GOAL: Copy out all of the data exactly as it appears.

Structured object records

☆ ☆ ☆ ☆ ☆

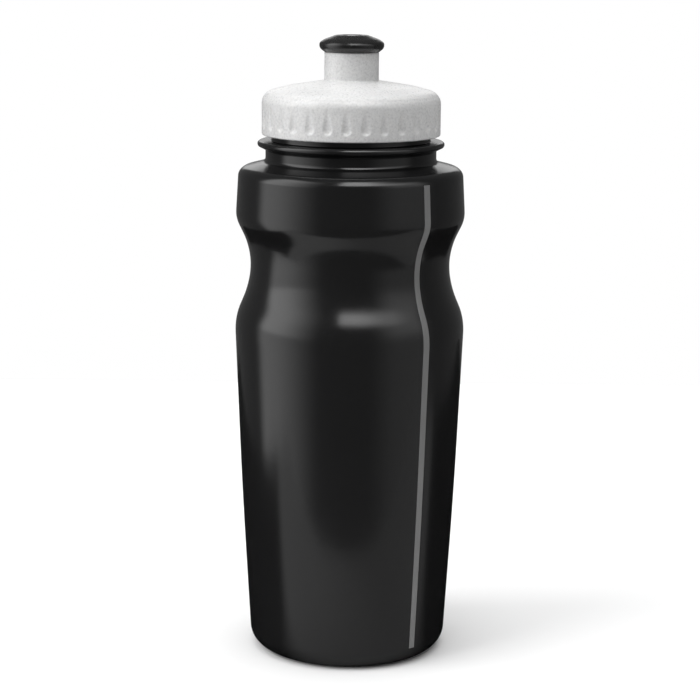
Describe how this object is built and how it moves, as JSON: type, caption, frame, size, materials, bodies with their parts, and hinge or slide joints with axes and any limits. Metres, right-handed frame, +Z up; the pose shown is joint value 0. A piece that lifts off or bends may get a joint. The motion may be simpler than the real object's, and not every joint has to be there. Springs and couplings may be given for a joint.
{
  "type": "sports squeeze bottle",
  "caption": "Squeezable plastic drinking bottle with a grip waist, a fluted screw lid with a chimney, and a push-pull drinking spout.",
  "frame": {"origin": "centre of the base on the resting plane", "axes": "+Z up the bottle's axis, -Y towards the front, +X to the right; the side stripe is to the front right"},
  "size_m": [0.0726, 0.0726, 0.1969],
  "materials": {
    "bottle_plastic": "satin black polyethylene",
    "stripe_plastic": "mid-grey",
    "lid_plastic": "white with a fine grey speckle",
    "stem_plastic": "smooth black",
    "mouthpiece_rubber": "soft black, slightly glossy",
    "gasket_silicone": "translucent white silicone",
    "seal_rubber": "black"
  },
  "bodies": {
    "bottle": {"bottle_body": "bottle_plastic", "level_stripe": "stripe_plastic"},
    "gasket": {"lid_gasket": "gasket_silicone"},
    "lid": {"screw_lid": "lid_plastic", "valve_pin": "lid_plastic"},
    "seal": {"stem_seal": "seal_rubber"},
    "spout": {"spout_stem": "stem_plastic", "mouthpiece": "mouthpiece_rubber"}
  },
  "joints": [
    {"name": "lid_lift", "type": "slide", "parent": "bottle", "child": "gasket", "axis": [0, 0, 1], "range_m": [0, 0.012]},
    {"name": "lid_turn", "type": "hinge", "parent": "gasket", "child": "lid", "pos_m": [0, 0, 0.17], "axis": [0, 0, 1], "range_deg": [0, 720]},
    {"name": "spout_pull", "type": "slide", "parent": "lid", "child": "seal", "axis": [0, 0, 1], "range_m": [0, 0.0062]},
    {"name": "spout_spin", "type": "hinge", "parent": "seal", "child": "spout", "pos_m": [0, 0, 0.19], "axis": [0, 0, 1], "continuous": true}
  ],
  "couplings": [
    {"joint": "lid_lift", "follows": "lid_turn", "m_per_rad": 0.00095493}
  ]
}
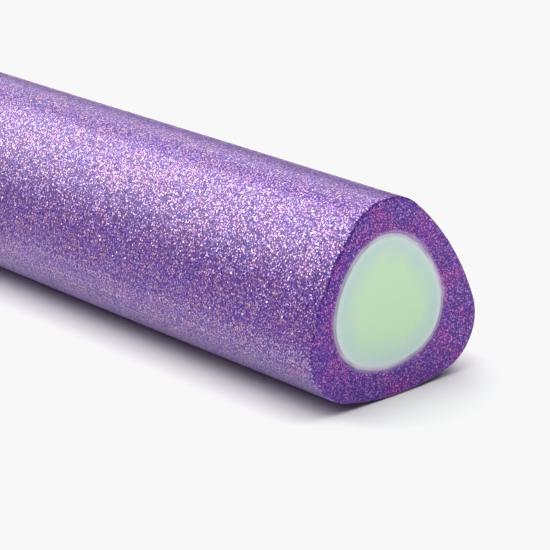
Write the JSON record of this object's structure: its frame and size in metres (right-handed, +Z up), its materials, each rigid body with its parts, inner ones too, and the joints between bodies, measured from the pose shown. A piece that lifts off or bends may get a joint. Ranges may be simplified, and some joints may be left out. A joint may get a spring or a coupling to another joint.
{
  "type": "juggling stick",
  "caption": "Straight hand stick for a flower stick or devil stick: fibreglass rod in a rounded triangular glitter silicone sleeve, cut flush at both ends.",
  "frame": {"origin": "under the middle of the stick's length and width, on the surface that it lies on", "axes": "+X along the stick, +Z up through the rounded corner opposite the side that it lies on, +Y across it"},
  "size_m": [0.45, 0.0154, 0.0148],
  "materials": {
    "fibreglass": "matte",
    "clear_adhesive": "satin",
    "glitter_silicone": "satin"
  },
  "bodies": {
    "root": {"core_rod": "fibreglass", "bond_layer": "clear_adhesive", "grip_sleeve": "glitter_silicone"}
  },
  "joints": []
}
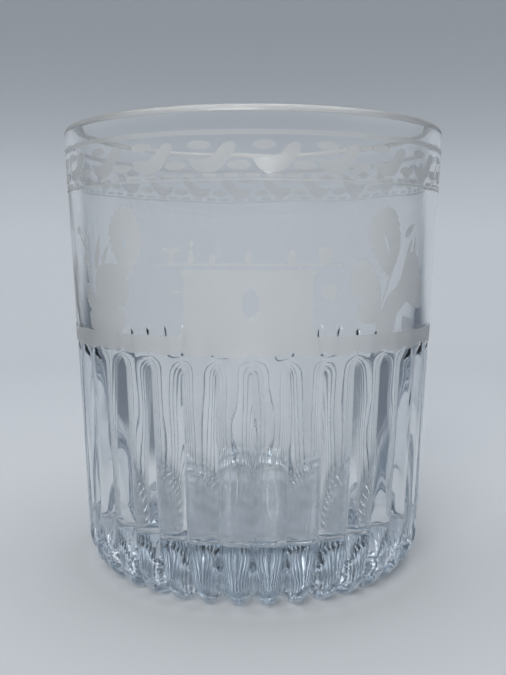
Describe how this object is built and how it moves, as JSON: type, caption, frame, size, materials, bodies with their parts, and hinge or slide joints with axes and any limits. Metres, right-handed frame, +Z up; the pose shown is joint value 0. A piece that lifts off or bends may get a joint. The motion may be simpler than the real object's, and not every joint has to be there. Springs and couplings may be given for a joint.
{
  "type": "whiskey tumbler",
  "caption": "Clear glass tumbler with a ribbed lower half ending in rounded foot knobs, and satin etched flowers, pedestal and rim frieze on its plain upper wall.",
  "frame": {"origin": "centre of the flat underside, on the surface the tumbler stands on", "axes": "+Z up along the tumbler's axis; the etched pedestal faces -Y; +X is to the right as seen from the front"},
  "size_m": [0.0824, 0.0824, 0.095],
  "materials": {
    "clear_glass": "fire-polished clear glass with a faint cool tint",
    "satin_glass": "acid-etched satin glass"
  },
  "bodies": {
    "root": {"base_disc": "clear_glass", "foot_knobs": "clear_glass", "ribs": "clear_glass", "lower_wall": "clear_glass", "upper_wall": "clear_glass", "rim_lip": "clear_glass", "satin_band": "satin_glass", "frieze_top_line": "satin_glass", "frieze_foot_line": "satin_glass", "frieze_ribbons": "satin_glass", "frieze_ovals": "satin_glass", "frieze_dashes": "satin_glass", "pedestal_panel": "satin_glass", "pedestal_shelf": "satin_glass", "shelf_ornaments": "satin_glass", "field_marks": "satin_glass", "left_flower": "satin_glass", "left_leaves": "satin_glass", "right_flower": "satin_glass", "right_leaves": "satin_glass"}
  },
  "joints": []
}
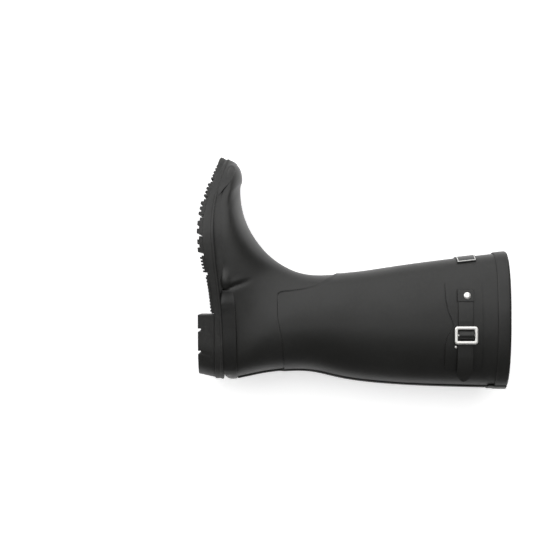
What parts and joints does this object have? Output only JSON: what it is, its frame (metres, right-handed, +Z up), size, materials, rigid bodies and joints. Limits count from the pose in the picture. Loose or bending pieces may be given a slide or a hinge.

☆ ☆ ☆ ☆ ☆

SOLUTION TO THIS PROBLEM:
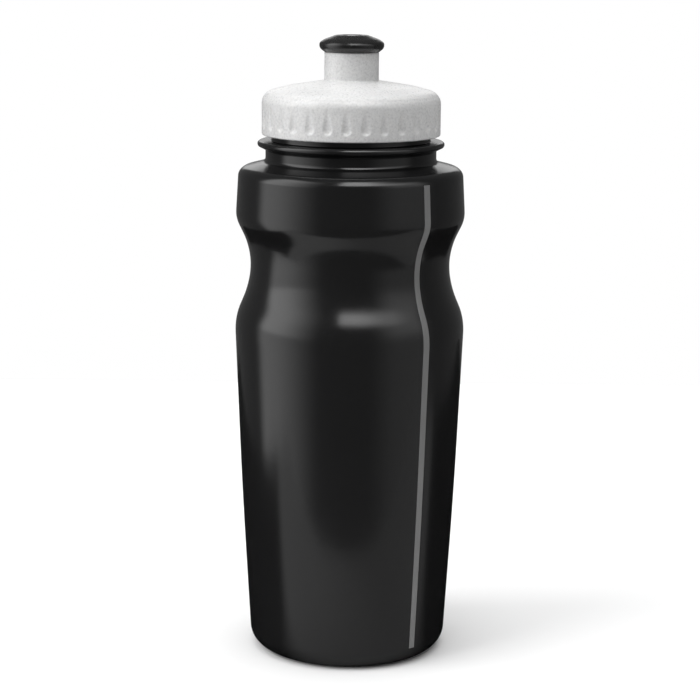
Describe how this object is built and how it moves, as JSON: type, caption, frame, size, materials, bodies with their parts, and hinge or slide joints with axes and any limits. Metres, right-handed frame, +Z up; the pose shown is joint value 0. A piece that lifts off or bends may get a joint. The motion may be simpler than the real object's, and not every joint has to be there. Springs and couplings may be given for a joint.
{
  "type": "sports squeeze bottle",
  "caption": "Squeezable plastic drinking bottle with a grip waist, a fluted screw lid with a chimney, and a push-pull drinking spout.",
  "frame": {"origin": "centre of the base on the resting plane", "axes": "+Z up the bottle's axis, -Y towards the front, +X to the right; the side stripe is to the front right"},
  "size_m": [0.0726, 0.0726, 0.1969],
  "materials": {
    "bottle_plastic": "satin black polyethylene",
    "stripe_plastic": "mid-grey",
    "lid_plastic": "white with a fine grey speckle",
    "stem_plastic": "smooth black",
    "mouthpiece_rubber": "soft black, slightly glossy",
    "gasket_silicone": "translucent white silicone",
    "seal_rubber": "black"
  },
  "bodies": {
    "bottle": {"bottle_body": "bottle_plastic", "level_stripe": "stripe_plastic"},
    "gasket": {"lid_gasket": "gasket_silicone"},
    "lid": {"screw_lid": "lid_plastic", "valve_pin": "lid_plastic"},
    "seal": {"stem_seal": "seal_rubber"},
    "spout": {"spout_stem": "stem_plastic", "mouthpiece": "mouthpiece_rubber"}
  },
  "joints": [
    {"name": "lid_lift", "type": "slide", "parent": "bottle", "child": "gasket", "axis": [0, 0, 1], "range_m": [0, 0.012]},
    {"name": "lid_turn", "type": "hinge", "parent": "gasket", "child": "lid", "pos_m": [0, 0, 0.17], "axis": [0, 0, 1], "range_deg": [0, 720]},
    {"name": "spout_pull", "type": "slide", "parent": "lid", "child": "seal", "axis": [0, 0, 1], "range_m": [0, 0.0062]},
    {"name": "spout_spin", "type": "hinge", "parent": "seal", "child": "spout", "pos_m": [0, 0, 0.19], "axis": [0, 0, 1], "continuous": true}
  ],
  "couplings": [
    {"joint": "lid_lift", "follows": "lid_turn", "m_per_rad": 0.00095493}
  ]
}
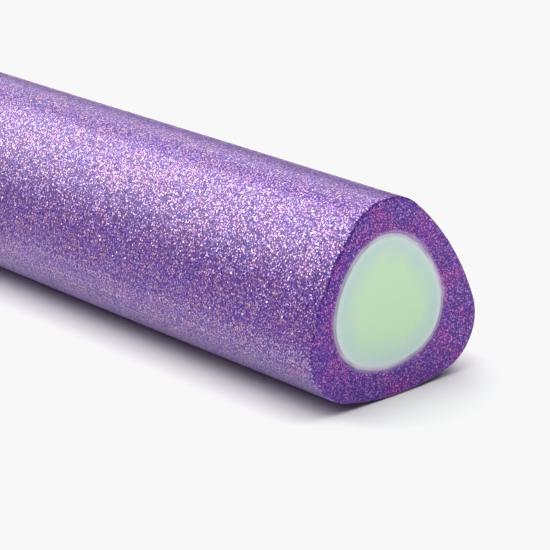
Write the JSON record of this object's structure: its frame and size in metres (right-handed, +Z up), its materials, each rigid body with its parts, inner ones too, and the joints between bodies, measured from the pose shown. A piece that lifts off or bends may get a joint. Ranges may be simplified, and some joints may be left out. A joint may get a spring or a coupling to another joint.
{
  "type": "juggling stick",
  "caption": "Straight hand stick for a flower stick or devil stick: fibreglass rod in a rounded triangular glitter silicone sleeve, cut flush at both ends.",
  "frame": {"origin": "under the middle of the stick's length and width, on the surface that it lies on", "axes": "+X along the stick, +Z up through the rounded corner opposite the side that it lies on, +Y across it"},
  "size_m": [0.45, 0.0154, 0.0148],
  "materials": {
    "fibreglass": "matte",
    "clear_adhesive": "satin",
    "glitter_silicone": "satin"
  },
  "bodies": {
    "root": {"core_rod": "fibreglass", "bond_layer": "clear_adhesive", "grip_sleeve": "glitter_silicone"}
  },
  "joints": []
}
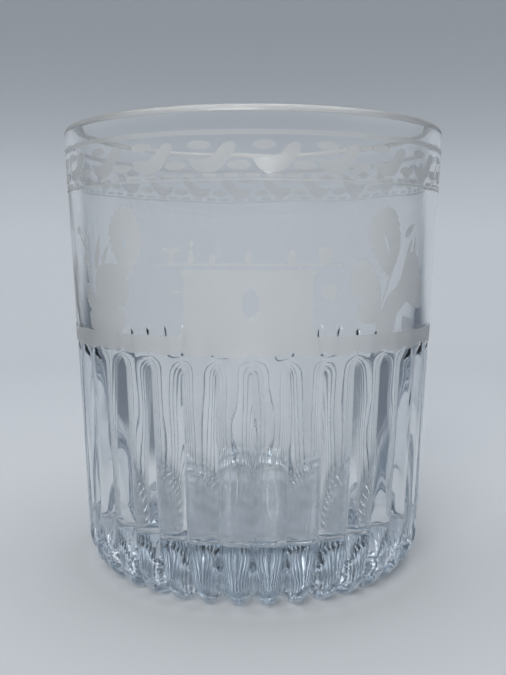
Describe how this object is built and how it moves, as JSON: type, caption, frame, size, materials, bodies with their parts, and hinge or slide joints with axes and any limits. Metres, right-handed frame, +Z up; the pose shown is joint value 0. A piece that lifts off or bends may get a joint. The motion may be simpler than the real object's, and not every joint has to be there. Springs and couplings may be given for a joint.
{
  "type": "whiskey tumbler",
  "caption": "Clear glass tumbler with a ribbed lower half ending in rounded foot knobs, and satin etched flowers, pedestal and rim frieze on its plain upper wall.",
  "frame": {"origin": "centre of the flat underside, on the surface the tumbler stands on", "axes": "+Z up along the tumbler's axis; the etched pedestal faces -Y; +X is to the right as seen from the front"},
  "size_m": [0.0824, 0.0824, 0.095],
  "materials": {
    "clear_glass": "fire-polished clear glass with a faint cool tint",
    "satin_glass": "acid-etched satin glass"
  },
  "bodies": {
    "root": {"base_disc": "clear_glass", "foot_knobs": "clear_glass", "ribs": "clear_glass", "lower_wall": "clear_glass", "upper_wall": "clear_glass", "rim_lip": "clear_glass", "satin_band": "satin_glass", "frieze_top_line": "satin_glass", "frieze_foot_line": "satin_glass", "frieze_ribbons": "satin_glass", "frieze_ovals": "satin_glass", "frieze_dashes": "satin_glass", "pedestal_panel": "satin_glass", "pedestal_shelf": "satin_glass", "shelf_ornaments": "satin_glass", "field_marks": "satin_glass", "left_flower": "satin_glass", "left_leaves": "satin_glass", "right_flower": "satin_glass", "right_leaves": "satin_glass"}
  },
  "joints": []
}
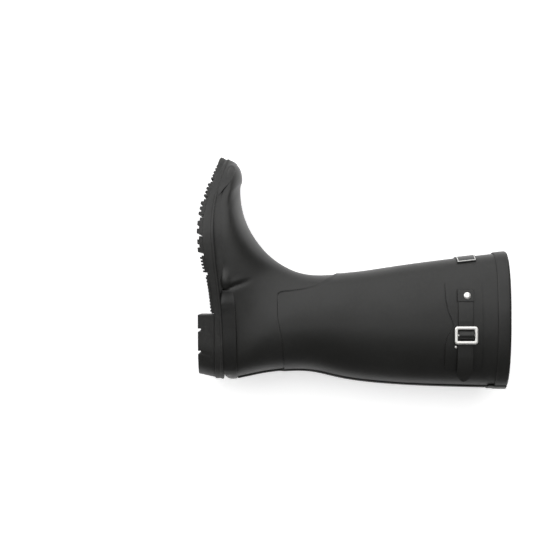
What parts and joints does this object have? Output only JSON: what it is, its frame (metres, right-handed, +Z up), size, materials, rigid bodies and joints. Limits count from the pose in the picture. Loose or bending pieces may be given a slide or a hinge.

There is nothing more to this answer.